Выбрать главу

— Что же ты его отпустил? Пусть у нас ночевал бы, всё под присмотром — попенял ему Иохель.

— Я предлагал, как же, ты меня, тащ майор, совсем за бестолкового держишь, что ли? — возмутился Сидор. — Ни в какую, говорит, я к другу поеду. Я ему: «К какому другу, на тебе лица нет, что ж, друг твой не поймет, что ли?», а он, представляешь, не к человеку, к собаке поехал. Говорит: «Я думал, убили пса, поехал вспомнить, а он живой, узнал меня». Аж светился, Моисеич, нет, ты представляешь, сколько лет за собаку переживал. Так и сказал мне: «Знал бы, что живой, никаких денег бы не пожалел, чтобы с ним быть». — он опять махнул рукой, задев кружку, чай выплеснулся на стол, но Синицын не обратил на это внимания. — Живет у бабы какой-то, та сама еле ходит, а Михаил этот говорит: «Мне всё равно, хоть последние дни с живой душой побуду, не один». Вот такая история. Завтра утром приедет.

* * *

Михаил появился утром, сразу после того, как Полина ушла на работу. «Будто ждал, чтобы она ушла», — подумал Иохель, услышав его голос в прихожей, но эту мысль тут же опроверг гость, рассказавший, как они нос к носу столкнулись в подъезде.

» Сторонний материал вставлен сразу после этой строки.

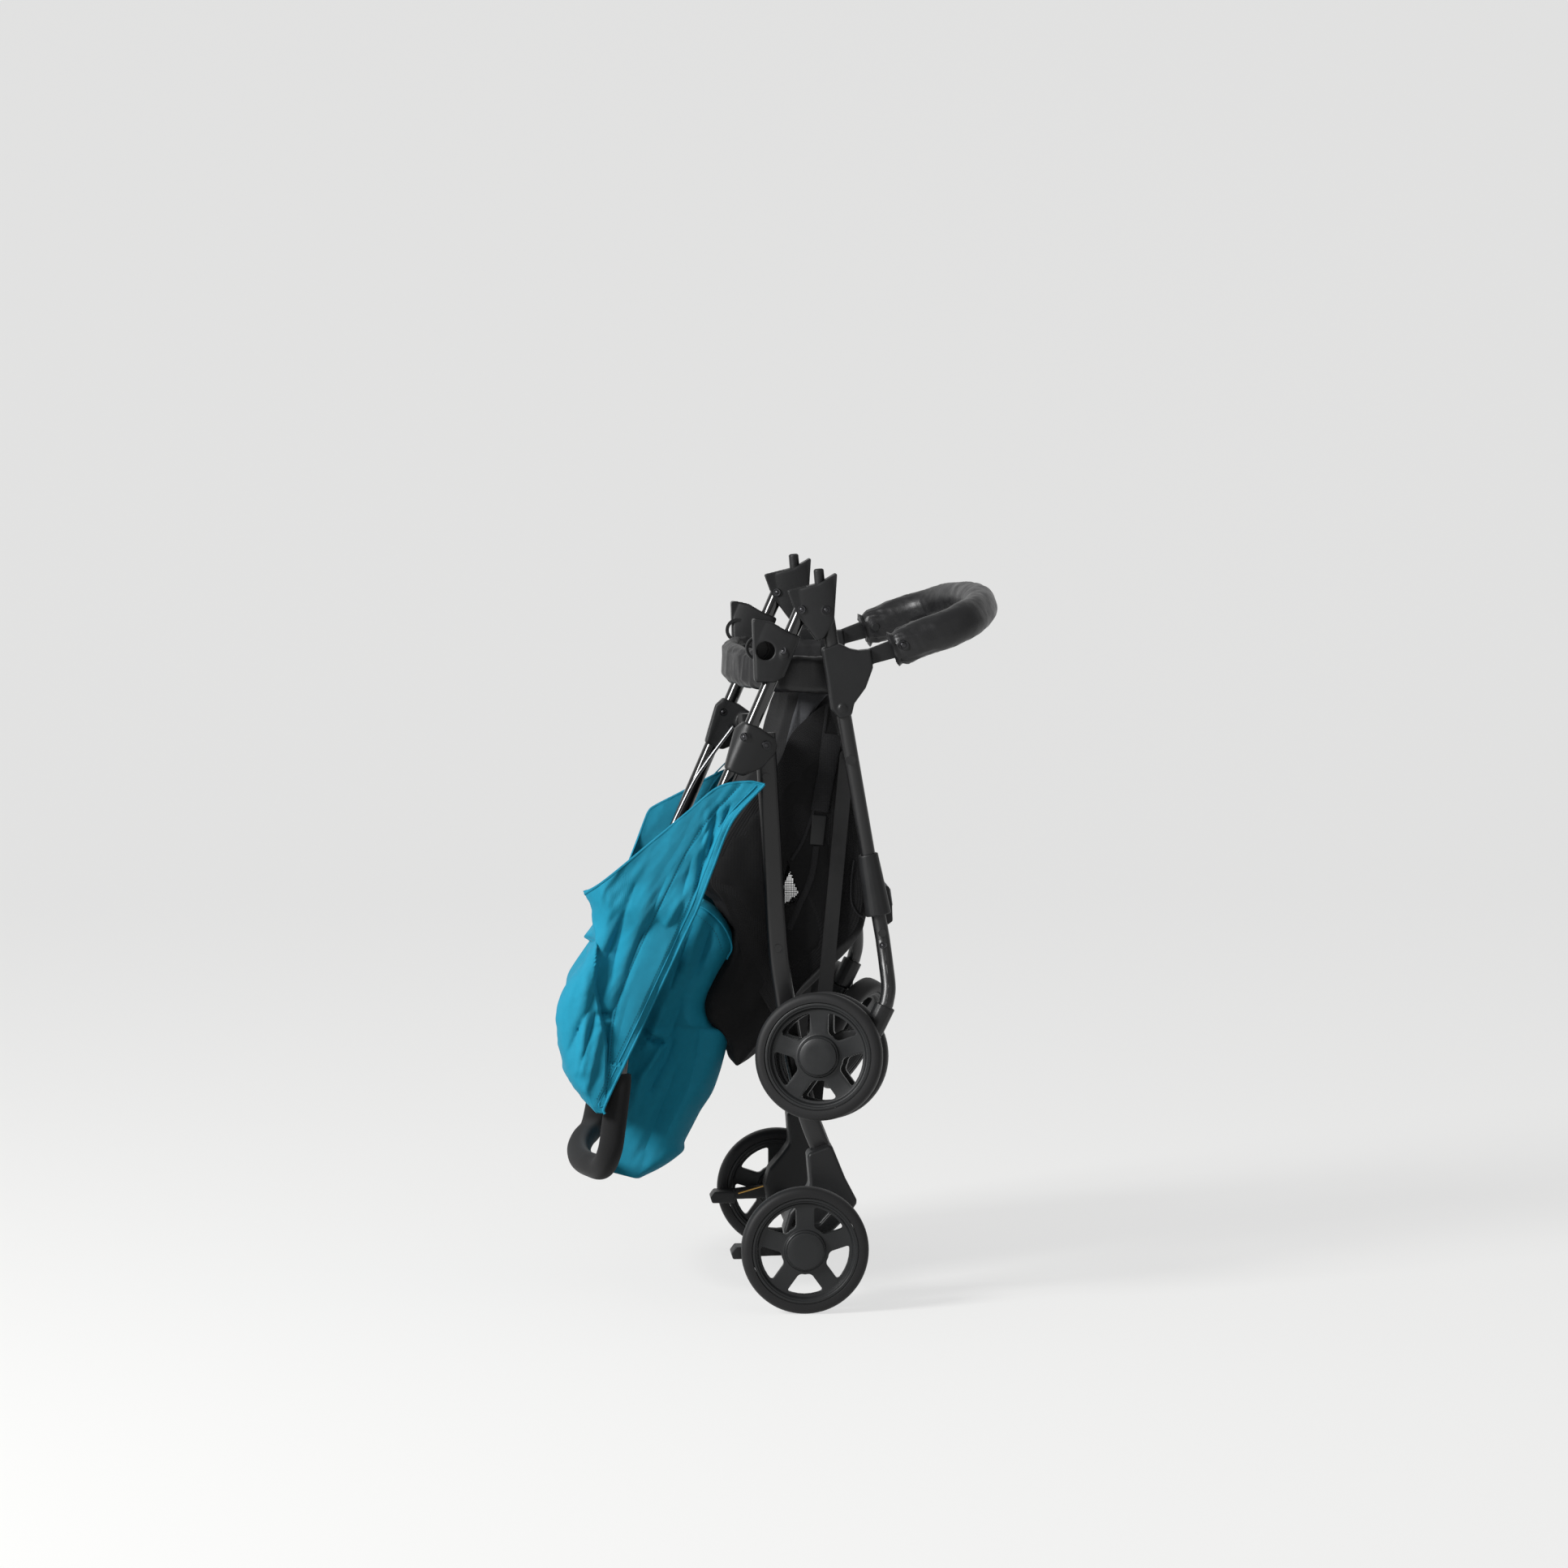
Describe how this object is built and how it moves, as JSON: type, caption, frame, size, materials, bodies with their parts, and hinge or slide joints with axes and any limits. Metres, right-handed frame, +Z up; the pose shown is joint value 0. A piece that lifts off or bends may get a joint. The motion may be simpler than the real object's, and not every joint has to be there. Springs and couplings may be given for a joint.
{
  "type": "folding stroller",
  "caption": "Compact folding stroller stored upright and folded: tube frame with caster wheels, rear brake wheels, foam push handle, bumper bar, cloth seat and canopy.",
  "frame": {"origin": "middle of the box's underside, on the floor below the folded stroller", "axes": "+Z up, +X towards the front of the stroller, +Y towards its left side"},
  "size_m": [0.4962, 0.5742, 0.8143],
  "materials": {
    "gloss_tube": "gloss black paint",
    "satin_tube": "satin black paint",
    "moulding": "fine grained black",
    "foam": "matte closed-cell foam",
    "tyre": "smooth",
    "teal_cloth": "plain weave",
    "black_cloth": "plain weave with padding",
    "vinyl": "grained soft cover",
    "steel": "drawn wire",
    "spring_steel": "yellow passivated wire",
    "grey_tread": "translucent grey"
  },
  "bodies": {
    "front_frame": {"rear_hoop": "vinyl", "footrest_bar": "satin_tube", "footrest_tread": "grey_tread", "seat_fabric": "black_cloth", "front_leg_right": "satin_tube", "hinge_cup_right": "moulding", "lock_pin_right": "moulding", "bumper_bracket_right": "moulding", "footrest_sleeve_right": "moulding", "caster_socket_right": "moulding", "front_leg_left": "satin_tube", "hinge_cup_left": "moulding", "lock_pin_left": "moulding", "bumper_bracket_left": "moulding", "footrest_sleeve_left": "moulding", "caster_socket_left": "moulding"},
    "handle_frame": {"handle_bar": "gloss_tube", "foam_grip": "foam", "canopy": "teal_cloth", "canopy_flap": "teal_cloth", "handle_tube_right": "gloss_tube", "pivot_bracket_right": "moulding", "handle_tube_left": "gloss_tube", "pivot_bracket_left": "moulding"},
    "rear_frame": {"rear_axle": "satin_tube", "rear_leg_right": "satin_tube", "rear_foot_right": "moulding", "rear_leg_left": "satin_tube", "rear_foot_left": "moulding"},
    "side_links": {"side_link_right": "satin_tube", "side_link_left": "satin_tube"},
    "canopy_bow": {"canopy_bow": "steel"},
    "bumper_bar": {"bumper_bar": "vinyl"},
    "lock_collar_right": {"lock_collar_right": "moulding"},
    "brake_lever_right": {"brake_lever_right": "moulding", "brake_spring_right": "spring_steel"},
    "caster_right": {"caster_fork_right": "moulding"},
    "rear_wheel_right": {"rear_tyre_right": "tyre", "rear_rim_right": "moulding", "rear_hub_cap_right": "moulding"},
    "front_outer_wheel_right": {"front_outer_tyre_right": "tyre", "front_outer_rim_right": "moulding", "front_hub_cap_right": "moulding"},
    "front_inner_wheel_right": {"front_inner_tyre_right": "tyre", "front_inner_rim_right": "moulding"},
    "lock_collar_left": {"lock_collar_left": "moulding"},
    "brake_lever_left": {"brake_lever_left": "moulding", "brake_spring_left": "spring_steel"},
    "caster_left": {"caster_fork_left": "moulding"},
    "rear_wheel_left": {"rear_tyre_left": "tyre", "rear_rim_left": "moulding", "rear_hub_cap_left": "moulding"},
    "front_outer_wheel_left": {"front_outer_tyre_left": "tyre", "front_outer_rim_left": "moulding", "front_hub_cap_left": "moulding"},
    "front_inner_wheel_left": {"front_inner_tyre_left": "tyre", "front_inner_rim_left": "moulding"}
  },
  "joints": [
    {"name": "handle_fold", "type": "hinge", "parent": "front_frame", "child": "handle_frame", "pos_m": [0.01965, -0.0355, 0.7691], "axis": [0, 1, 0], "range_deg": [0, 141.4], "deforming": ["seat_fabric"]},
    {"name": "rear_leg_fold", "type": "hinge", "parent": "handle_frame", "child": "rear_frame", "pos_m": [-0.01805, -0.0355, 0.6208], "axis": [0, 1, 0], "range_deg": [-90.7, 0]},
    {"name": "side_link_fold", "type": "hinge", "parent": "front_frame", "child": "side_links", "pos_m": [0.07355, -0.0355, 0.605], "axis": [0, 1, 0], "range_deg": [0, 83.4]},
    {"name": "canopy_bow_turn", "type": "hinge", "parent": "handle_frame", "child": "canopy_bow", "pos_m": [-0.03305, -0.0355, 0.6143], "axis": [0, 1, 0], "range_deg": [0, 100], "deforming": ["canopy", "canopy_flap"]},
    {"name": "bumper_tilt", "type": "hinge", "parent": "front_frame", "child": "bumper_bar", "pos_m": [0.13215, -0.0355, 0.7298], "axis": [0, 1, 0], "range_deg": [-15, 45]},
    {"name": "collar_slide_right", "type": "slide", "parent": "handle_frame", "child": "lock_collar_right", "axis": [-0.3971, 0, -0.9178], "range_m": [0, 0.01], "stiffness_N_per_m": 600},
    {"name": "brake_press_right", "type": "hinge", "parent": "rear_frame", "child": "brake_lever_right", "pos_m": [0.02115, -0.2255, 0.07], "axis": [0, -1, 0], "range_deg": [0, 15], "stiffness_Nm_per_rad": 2},
    {"name": "caster_swivel_right", "type": "hinge", "parent": "front_frame", "child": "caster_right", "pos_m": [0.09805, -0.2475, 0.3135], "axis": [0.4415, 0, 0.8973], "range_deg": [0, 250]},
    {"name": "rear_wheel_spin_right", "type": "hinge", "parent": "rear_frame", "child": "rear_wheel_right", "pos_m": [0.02115, -0.2555, 0.07], "axis": [0, 1, 0], "continuous": true},
    {"name": "front_outer_wheel_spin_right", "type": "hinge", "parent": "caster_right", "child": "front_outer_wheel_right", "pos_m": [0.03613, -0.26062, 0.28378], "axis": [0.2171, 0.9703, -0.1068], "continuous": true},
    {"name": "front_inner_wheel_spin_right", "type": "hinge", "parent": "caster_right", "child": "front_inner_wheel_right", "pos_m": [0.04612, -0.21599, 0.27887], "axis": [0.2171, 0.9703, -0.1068], "continuous": true},
    {"name": "collar_slide_left", "type": "slide", "parent": "handle_frame", "child": "lock_collar_left", "axis": [-0.3971, 0, -0.9178], "range_m": [0, 0.01], "stiffness_N_per_m": 600},
    {"name": "brake_press_left", "type": "hinge", "parent": "rear_frame", "child": "brake_lever_left", "pos_m": [0.02115, 0.1545, 0.07], "axis": [0, -1, 0], "range_deg": [0, 15], "stiffness_Nm_per_rad": 2},
    {"name": "caster_swivel_left", "type": "hinge", "parent": "front_frame", "child": "caster_left", "pos_m": [0.09805, 0.1765, 0.3135], "axis": [0.4415, 0, 0.8973], "range_deg": [-122, 122]},
    {"name": "rear_wheel_spin_left", "type": "hinge", "parent": "rear_frame", "child": "rear_wheel_left", "pos_m": [0.02115, 0.1845, 0.07], "axis": [0, 1, 0], "continuous": true},
    {"name": "front_outer_wheel_spin_left", "type": "hinge", "parent": "caster_left", "child": "front_outer_wheel_left", "pos_m": [0.10732, 0.20122, 0.24875], "axis": [0.8132, -0.4226, -0.4001], "continuous": true},
    {"name": "front_inner_wheel_spin_left", "type": "hinge", "parent": "caster_left", "child": "front_inner_wheel_left", "pos_m": [0.06991, 0.22066, 0.26716], "axis": [0.8132, -0.4226, -0.4001], "continuous": true}
  ],
  "couplings": [
    {"joint": "rear_leg_fold", "follows": "handle_fold", "ratio": -0.64092},
    {"joint": "side_link_fold", "follows": "handle_fold", "ratio": 0.58907}
  ]
}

Они пили чай, обсуждали детали предстоящей поездки, уточняли список того, что может понадобиться и даже место, где добыча будет храниться, но главный вопрос: что потом делать с этим богатством, не затрагивали. Наконец, Михаил, будто собравшись с силами, сказал:

— Мне бы хотелось обсудить, что с этим делать потом. — при этом он положил руки на стол, и Иохель заметил, как сильно у него трясется левая кисть. Михаил взгляд заметил, но руку не убрал и только смущенно улыбнулся.

— Знаете, перед этим мне хотелось бы обсудить другой вопрос, — сказал Иохель, привычно, как он перед этим сотни раз разговаривал со своими пациентами. — Мне Сидор рассказал о том, что случилось с Вами. Подумайте, может, мы без Вас поедем? Зачем рисковать? Ведь случись там с Вами что-то, мы до ближайшей больницы несколько часов добираться будем.

— Больница? На кой хрен она мне нужна? Лекарство у меня с собой, лишь бы сил хватило им воспользоваться, — он запросто, как футляр для очков, достал из кармана висевшего на спинке стула пиджака пистолет, показал его Иохелю с Сидором и спрятал назад. — Я в собственном дерьме плавать не собираюсь, — в его голосе появилась обреченность человека, идущего на эшафот. — Проживу, сколько проживу. Но перед этим надеюсь закончить это дело. — Михаил помолчал немного и, будто отгоняя лишние мысли, мотнул головой. — Так что давайте обсудим, что делать дальше.

— А сам-то ты, Николаич, что хотел бы? — спросил Сидор, до этого сидевший в стороне и, казалось, уделявший больше внимания кружке с чаем, чем беседе.

— Я? Отдал бы на что-то, как раньше говорили, богоугодное. Будь мы где-нибудь там, — кивнул он в сторону окна, — я бы вбухал всё в благотворительный фонд, назначил управляющего и счел бы задачу выполненной. Но здесь так нельзя. Я интересовался: возможностей для кого-то из-за границы дать деньги и требовать контроля за их использованием — нет. Нет гарантии, что эти деньги не пойдут на строительство очередной стройки века или кормежки всяких интернационалов. Я для воплощения в жизнь чужих хотелок и так до хрена чего сделал, хватит с них.

— Значит, Николаич, ты хочешь клад превратить в деньги, кормить на эти средства сирот, и так, чтобы это никто не разворовал? Правильно я понимаю? — продолжил Синицын, выискивая в сахарнице походящий по размеру кусок сахара.

— Правильно, Сидор Иванович, именно это я и хочу, подтвердил Михаил.

— А ты как бы хотел, Николаич: одного кормить, но долго, или много, но короткий срок? — продолжал допытываться Сидор.

— Наверное, немногих, но долго, — подумав, сказал Щербаков. — Так, наверное, меньше шансов, что разворуют.

— Да разворовать хоть так, хоть так можно, — не согласился с ним Синицын. — Но есть такие люди, которые за услугу возьмут, и хорошо возьмут, но сверх того — ничего. И сделают всё.

— Что же это за люди такие? — заинтересовался Иохель.

— Бухарские евреи, — как что-то очевидное, сказал Сидор.

_____________________

* Михаил намекает на книгу Стивена Хокинга, которая именно так и называется. Так как автору книги еще только семь лет, шутку оценить пока не может никто.